======== LISTED ENTRIES ========

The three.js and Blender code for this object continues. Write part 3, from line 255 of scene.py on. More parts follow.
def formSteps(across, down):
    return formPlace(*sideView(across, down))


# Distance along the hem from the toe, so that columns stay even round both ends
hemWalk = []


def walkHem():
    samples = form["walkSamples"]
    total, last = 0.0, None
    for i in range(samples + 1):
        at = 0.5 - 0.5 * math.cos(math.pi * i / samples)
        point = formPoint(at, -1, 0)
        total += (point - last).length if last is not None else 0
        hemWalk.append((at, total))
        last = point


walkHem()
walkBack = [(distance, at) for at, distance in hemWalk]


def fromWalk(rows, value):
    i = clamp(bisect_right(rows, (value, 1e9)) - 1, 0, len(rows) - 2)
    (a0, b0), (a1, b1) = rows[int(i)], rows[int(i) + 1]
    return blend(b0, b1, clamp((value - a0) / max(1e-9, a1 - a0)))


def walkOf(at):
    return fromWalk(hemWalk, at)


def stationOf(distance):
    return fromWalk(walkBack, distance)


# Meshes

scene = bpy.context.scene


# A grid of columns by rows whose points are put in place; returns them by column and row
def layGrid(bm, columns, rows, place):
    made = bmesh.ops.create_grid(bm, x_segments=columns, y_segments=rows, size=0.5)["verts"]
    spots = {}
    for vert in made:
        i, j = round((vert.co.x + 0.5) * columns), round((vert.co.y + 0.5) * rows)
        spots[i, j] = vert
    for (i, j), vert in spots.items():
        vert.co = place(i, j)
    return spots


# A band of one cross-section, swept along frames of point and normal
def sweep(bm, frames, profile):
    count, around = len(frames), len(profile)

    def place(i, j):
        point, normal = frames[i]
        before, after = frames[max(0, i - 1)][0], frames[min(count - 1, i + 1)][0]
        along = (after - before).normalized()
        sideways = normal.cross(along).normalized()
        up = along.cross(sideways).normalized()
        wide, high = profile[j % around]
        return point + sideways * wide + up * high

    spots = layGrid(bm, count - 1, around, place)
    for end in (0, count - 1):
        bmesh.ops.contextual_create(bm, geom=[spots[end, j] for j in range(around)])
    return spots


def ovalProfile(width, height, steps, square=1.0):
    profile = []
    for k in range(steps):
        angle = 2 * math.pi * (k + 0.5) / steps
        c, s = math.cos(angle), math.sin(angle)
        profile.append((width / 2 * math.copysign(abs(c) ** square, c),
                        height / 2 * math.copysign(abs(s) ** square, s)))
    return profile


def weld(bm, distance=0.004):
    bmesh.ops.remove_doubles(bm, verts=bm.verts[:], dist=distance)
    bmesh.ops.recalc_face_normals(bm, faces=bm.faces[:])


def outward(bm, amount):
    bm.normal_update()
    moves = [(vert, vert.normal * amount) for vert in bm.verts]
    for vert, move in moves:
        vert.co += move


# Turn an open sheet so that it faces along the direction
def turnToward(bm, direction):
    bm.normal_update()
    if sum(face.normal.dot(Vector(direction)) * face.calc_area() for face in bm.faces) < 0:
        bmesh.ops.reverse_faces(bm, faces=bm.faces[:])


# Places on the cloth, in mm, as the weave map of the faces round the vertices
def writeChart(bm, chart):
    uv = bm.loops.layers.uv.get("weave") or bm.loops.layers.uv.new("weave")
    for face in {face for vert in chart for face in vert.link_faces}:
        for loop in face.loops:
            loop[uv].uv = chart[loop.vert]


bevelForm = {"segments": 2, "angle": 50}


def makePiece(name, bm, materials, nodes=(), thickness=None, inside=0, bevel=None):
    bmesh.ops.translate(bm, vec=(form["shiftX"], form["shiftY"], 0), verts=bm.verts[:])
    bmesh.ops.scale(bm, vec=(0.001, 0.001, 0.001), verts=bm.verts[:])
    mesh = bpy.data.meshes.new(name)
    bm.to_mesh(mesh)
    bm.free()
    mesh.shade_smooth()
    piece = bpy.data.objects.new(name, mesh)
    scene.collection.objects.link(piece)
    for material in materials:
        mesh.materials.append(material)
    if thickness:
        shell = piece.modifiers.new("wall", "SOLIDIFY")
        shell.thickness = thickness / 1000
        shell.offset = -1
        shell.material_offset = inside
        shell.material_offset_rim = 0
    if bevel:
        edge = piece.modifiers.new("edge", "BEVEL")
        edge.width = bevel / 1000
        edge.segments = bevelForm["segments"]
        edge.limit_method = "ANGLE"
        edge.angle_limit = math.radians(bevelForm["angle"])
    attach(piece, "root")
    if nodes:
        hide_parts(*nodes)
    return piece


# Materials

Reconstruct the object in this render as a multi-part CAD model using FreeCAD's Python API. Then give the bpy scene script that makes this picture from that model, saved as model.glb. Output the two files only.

========

WHAT TO DO –
In this exercise, copy only the lines from the opening line of the material through the line where "return fromWalk(hemWalk, at)" appears.

FINAL ANSWER –
The three.js and Blender code for this object continues. Write part 3, from line 255 of scene.py on. More parts follow.
def formSteps(across, down):
    return formPlace(*sideView(across, down))


# Distance along the hem from the toe, so that columns stay even round both ends
hemWalk = []


def walkHem():
    samples = form["walkSamples"]
    total, last = 0.0, None
    for i in range(samples + 1):
        at = 0.5 - 0.5 * math.cos(math.pi * i / samples)
        point = formPoint(at, -1, 0)
        total += (point - last).length if last is not None else 0
        hemWalk.append((at, total))
        last = point


walkHem()
walkBack = [(distance, at) for at, distance in hemWalk]


def fromWalk(rows, value):
    i = clamp(bisect_right(rows, (value, 1e9)) - 1, 0, len(rows) - 2)
    (a0, b0), (a1, b1) = rows[int(i)], rows[int(i) + 1]
    return blend(b0, b1, clamp((value - a0) / max(1e-9, a1 - a0)))


def walkOf(at):
    return fromWalk(hemWalk, at)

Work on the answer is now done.